Telling Children about your Cancer

My wife and I both had parents who had, at one time or another, been faced with a serious medical situation. How they chose to tell us, as their children, had a strong influence on how we would decide to tell our children about their father having cancer. I wanted to tell them immediately and honestly. We were not going to make it a panic situation, but we were going to tell them the truth about what was going on.

Friday night our daughter was to have our undivided attention while she regaled us with stories of her conference. We would not tell her Friday. She we would tell on Saturday.

Our two boys were away at college. As much as I would have loved to have them come home, I was not going to ask them to do so. It was not necessary, yet. My wife and I were running an errand on Friday, getting dinner. On the way home, early Friday evening, I decided we should tell the boys then. I did not want to wait until the end of the weekend, I wanted them to have the weekend to think about it and have the opportunity to ask us questions. I did not want to wait until Sunday evening; what if they had a test Monday morning?

So we sat in the driveway on Friday evening and called both boys. We decided my wife would tell them and then I would get on the phone with them. If I were to tell them it would just be too emotional for me. My wife strongly suggested to me that when I got on the phone with each of them I was to be positive and not get all upset. Now was not the time for that. We had to give them time to process it.

I do not remember who we called first, only that we reached each one on the first call. That was amazing in and of itself. We spoke with them both and told them mater of factually what was going on and what was going to happen. It was not an easy conversation and we tried to leave them reassured. They would have the whole weekend to think about it, talk to their friends or come home.

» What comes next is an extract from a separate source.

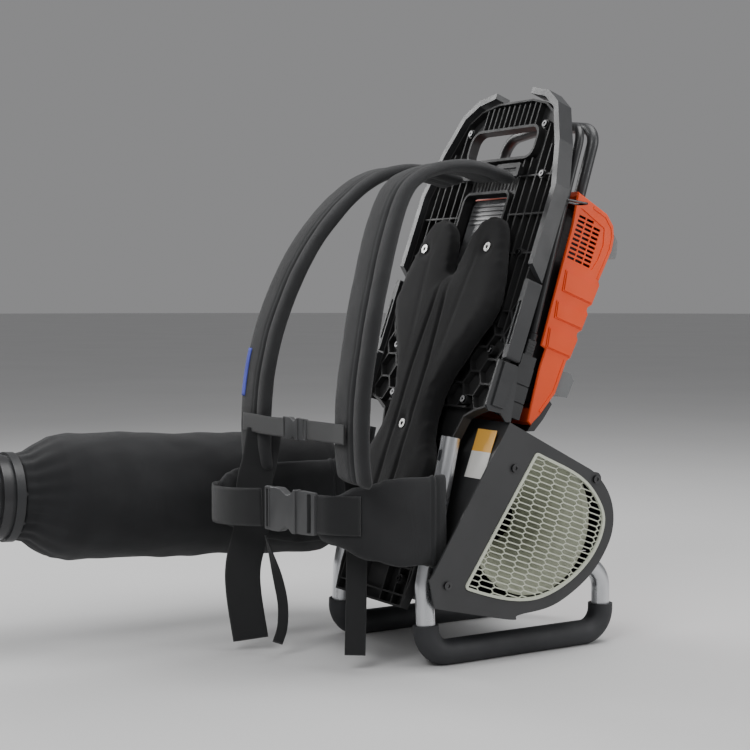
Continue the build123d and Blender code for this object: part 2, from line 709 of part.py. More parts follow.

Telling them at this point was important. We did not want to wait until I was out of surgery and we knew what was what (that is one method we experienced as college students). We wanted them to be a part of this the entire journey. We did not know how everything was going to turn out, it was all so new and there was a lot of information we did not have. But we did not want to have all the answers before telling them. I also needed them to be a part of this experience. The worst case scenario meant I would die and not be a part of their lives. I did not want their memory of me to be that I did not want them to be part of what was, at that point, the most important event in my life.

The conversation with each went well, no one (i.e. me) cried. I have no idea what they did that night, how they handled it, with whom they talked or what they thought. But I do know they were included in what was going on in my life from the beginning.

The next morning we told our daughter. The night before she had her time to tell us all about her week at the conference. We had listened and asked her questions and found out all about what happened. But now it was our time to speak with her. We told her the reason her mother was late picking her up on Thursday was because of my doctor’s appointment. Then we told her why it took so long. Your daddy has cancer and will be having surgery and it will take it out. My daughter is usually quite verbose and able to share what is on her mind, even if you don’t want to hear it. She did not say a lot. She also did not get emotional in any way. It was kind of like she was just taking it in.

Even though I wanted my children to know what was going on because I did not want to exclude them from something so significant. It was important to keep them involved. But I also told them because I needed them to know. It was important to me that they know. It was one source of support for me. I knew I could talk with them about it and talking about such things is critical for healing. For my healing and, if I did not recover, for their healing.